September 3, 2015 (Thursday)

Roche Diagnostics Tour (Rotkreuz)

After seeing the pharmaceuticals division, a visit to the diagnostics division was obligatory. There, we saw a machine that could screen hundreds or thousands of samples for specific viruses each day. The machine was able to automatically extract DNA from the blood samples and amplify viral genes, allowing infections to be identified as well as quantified. It was another example of how robots can do everything more robustly than humans can and I seriously question whether I will still be able to find a job after I complete my tertiary education.

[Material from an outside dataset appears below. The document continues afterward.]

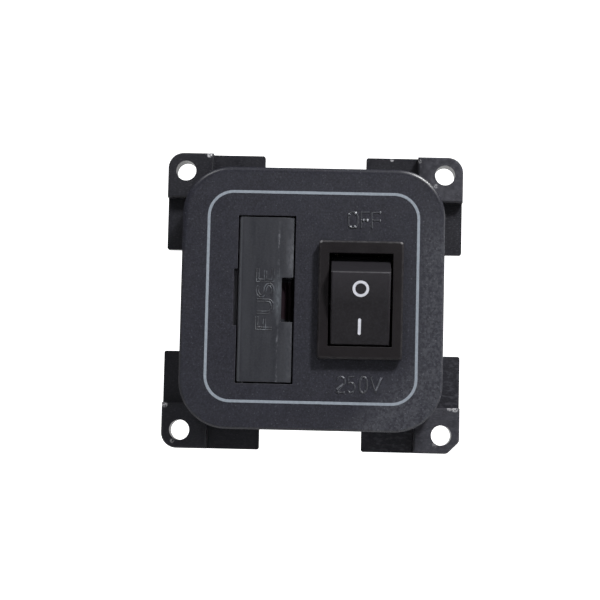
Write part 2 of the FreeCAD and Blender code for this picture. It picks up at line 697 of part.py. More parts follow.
def moving_contact(side):
    """Silver rivet head on the back of the bridge's upper wing."""
    y, z = bridge_point(CONTACT_REACH, BRIDGE_THICKNESS)
    lean = math.radians(BRIDGE_WING_DEG)
    back = V(0, math.cos(lean), math.sin(lean))
    head = Part.makeCylinder(CONTACT_DIA / 2, MOVING_CONTACT, V(0, y, z), back)
    return at_bridge(head, side)


def closed_contact():
    """Where the moving contact's face comes to rest when the switch is on."""
    y, z = bridge_point(CONTACT_REACH, BRIDGE_THICKNESS + MOVING_CONTACT)
    y, z = turned_point(y, z, -BRIDGE_TILT_DEG)
    return BRIDGE_Y + y, z


# Fixed contacts and terminals of the switch

def load_head_front():
    return closed_contact()[0] + CONTACT_GAP + FIXED_CONTACT


def fixed_contact(side):
    """Domed silver rivet head on the load terminal."""
    x = side * POLE_OFFSET
    z = closed_contact()[1]
    back = load_head_front()
    head = rod_y(CONTACT_DIA / 2, back - FIXED_CONTACT, back, x, z)
    ball = Part.makeSphere(CONTACT_DOME, V(x, back - FIXED_CONTACT + CONTACT_DOME, z))
    return at_switch(one(head.common(ball)))


def switch_blade(side, front, z):
    """A blade terminal on edge, standing in the housing floor."""
    length = SWITCH_BACK + SWITCH_BLADE_LENGTH - front
    blade = tipped_blade(SWITCH_BLADE_WIDTH, length, SWITCH_BLADE_HOLE, front)
    blade.translate(V(0, 0, -BLADE_THICKNESS / 2))
    blade.rotate(V(0, 0, 0), V(0, 1, 0), 90)
    blade.translate(V(side * BLADE_X, 0, z))
    return blade


def terminal_head(side, front, z0, z1):
    x = side * POLE_OFFSET
    half = BRIDGE_WIDTH / 2
    return block(x - half, x + half, front, front + BLADE_THICKNESS, z0, z1)


def common_terminal(side):
    """Centre terminal: its head lies on the floor and carries the ridge that the bridge rocks on."""
    front = FLOOR - BLADE_THICKNESS
    head = terminal_head(side, front, -HEAD_LENGTH / 2, HEAD_LENGTH / 2)
    x = side * POLE_OFFSET
    half = BRIDGE_WIDTH / 2
    ridge = rod_x(RIDGE_DIA / 2, x - half, x + half, BRIDGE_Y)
    ridge = ridge.common(block(x - half, x + half, BRIDGE_Y - RIDGE_DIA, BRIDGE_Y, -RIDGE_DIA, RIDGE_DIA))
    neck = block(x - half, x + half, BRIDGE_Y, front + SUNK, -RIDGE_NECK / 2, RIDGE_NECK / 2)
    return at_switch(one(switch_blade(side, front, COMMON_BLADE_Z).multiFuse([head, ridge, neck])))


def load_terminal(side):
    """Upper terminal: its head stands off the floor and carries the fixed contact."""
    front = load_head_front()
    z = closed_contact()[1]
    head = terminal_head(side, front, z - LOAD_HEAD_LENGTH / 2, z + LOAD_HEAD_LENGTH / 2)
    return at_switch(one(switch_blade(side, front, LOAD_BLADE_Z).fuse(head)))


SIDES = {"left": -1, "right": 1}
ENDS = {"upper": 1, "lower": -1}


def all_parts():
    parts = {
        "mounting_frame": mounting_frame(),
        "face_plate": face_plate(),
        "fuse_housing": fuse_housing(),
        "fuse_carrier": fuse_carrier(),
        "fuse_barrel": fuse_barrel(),
        "fuse_element": fuse_element(),
        "switch_housing": switch_housing(),
        "rocker": rocker(),
    }
    for name, end in ENDS.items():
        parts["fuse_cap_" + name] = fuse_cap(end)
        parts["fuse_contact_" + name] = fuse_contact(end)
    for name, side in SIDES.items():
        parts["plunger_" + name] = plunger(side)
        parts["plunger_spring_" + name] = plunger_spring(side)
        parts["contact_bridge_" + name] = contact_bridge(side)
        parts["moving_contact_" + name] = moving_contact(side)
        parts["fixed_contact_" + name] = fixed_contact(side)
        parts["common_terminal_" + name] = common_terminal(side)
        parts["load_terminal_" + name] = load_terminal(side)
    return parts


def export():
    os.makedirs("parts", exist_ok=True)
    for name, shape in all_parts().items():
        shape.exportStep("parts/" + name + ".step")


export()
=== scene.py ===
import json
import math

import bpy
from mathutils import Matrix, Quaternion, Vector


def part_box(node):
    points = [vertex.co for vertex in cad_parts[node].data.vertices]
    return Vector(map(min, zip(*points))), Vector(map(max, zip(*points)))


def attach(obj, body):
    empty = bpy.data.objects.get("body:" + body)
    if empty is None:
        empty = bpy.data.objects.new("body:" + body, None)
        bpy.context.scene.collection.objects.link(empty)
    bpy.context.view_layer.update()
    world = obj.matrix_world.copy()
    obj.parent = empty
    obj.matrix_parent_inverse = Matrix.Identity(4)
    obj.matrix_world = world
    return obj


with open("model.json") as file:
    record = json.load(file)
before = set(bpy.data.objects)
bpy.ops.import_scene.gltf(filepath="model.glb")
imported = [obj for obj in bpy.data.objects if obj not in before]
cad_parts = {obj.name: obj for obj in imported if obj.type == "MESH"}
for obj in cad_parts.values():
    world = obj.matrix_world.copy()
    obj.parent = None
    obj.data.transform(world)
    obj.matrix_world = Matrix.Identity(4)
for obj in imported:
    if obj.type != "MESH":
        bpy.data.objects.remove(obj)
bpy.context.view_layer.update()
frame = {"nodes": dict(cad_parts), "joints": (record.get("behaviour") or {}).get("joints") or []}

MM = 0.001

# Faces and places read from the frame
face_low, face_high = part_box("face_plate")
carrier_low, carrier_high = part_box("fuse_carrier")
bezel_low, bezel_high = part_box("switch_housing")
rocker_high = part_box("rocker")[1]
frame_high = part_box("mounting_frame")[1]
joints = {joint["name"]: joint for joint in frame["joints"]}
FACE_Y = face_low.y
FACE_HALF = face_high.x
FRAME_HALF = frame_high.x
TAB_FRONT = face_high.y
PIVOT = Vector(joints["rocker_tilt"]["pos_m"])
CARRIER_RIGHT = carrier_high.x
CARRIER_LEFT = carrier_low.x
CARRIER_MIDDLE = (carrier_low.z + carrier_high.z) / 2

# The part's own sizes
FACE_ROUND = 8.6 * MM
TAB_INNER = FRAME_HALF - 8.25 * MM
CREASE = CARRIER_RIGHT - 2.6 * MM

# Face plate: rolled and polished rim
RIM_WIDTH = 0.8 * MM
RIM_TURN = math.radians(36)
RIM_POLISHED = (-1.1 * MM, -0.6 * MM)
RIM_POLISHED_FROM = (8 * MM, 16 * MM)
RIM_DEPTH = 0.5 * MM
RIM_ROUGHNESS = 0.31

# Face plate: painted glare, paler along the right margin and over the lower right corner
GLARE_SIDE = (18.4 * MM, 20.2 * MM)
GLARE_BELOW = (19 * MM, 8 * MM)
GLARE_CORNER = (27 * MM, 33 * MM)

# Face plate: walls of the finger slot at the carrier's left, lightened as painted light
SLOT_X = CARRIER_LEFT - 0.3 * MM
SLOT_HALF = (0.5 * MM, 6.0 * MM)
SLOT_DEPTH = (FACE_Y + 0.8 * MM, FACE_Y + 1.5 * MM)

# Frame: right-hand tabs lighter as painted light, lighter towards the bottom as painted fill
# light, worn lower right corner
TABS_RIGHT = (18 * MM, 21 * MM)
TABS_FRONT = (-3.0 * MM, -3.7 * MM)
FILL_BELOW = (4 * MM, -20 * MM)
WORN_CORNER = (29 * MM, 38 * MM)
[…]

September 4, 2015 (Friday)

Museum Tinguely (Basel)

Jean Tinguely was a Swiss sculptor known for using metal scraps to create his art. We had the privilege to visit Muesum Tinguely on our last day to see his great works. Walking through the museum, we saw recycling and design technology at its finest. Tinguely not only created art pieces with waste materials, but he also used motors and other technologies to make his art pieces move and emit sound. Hence, the art changes shape and form every second. For example, the most memorable art is an oscillating object that can turn on the radio. Another masterpiece is the automated drawing machine, which is itself capable of making unique drawings when turned on. The visit was very fascinating, as it revealed a very different way one may apply technological knowledge.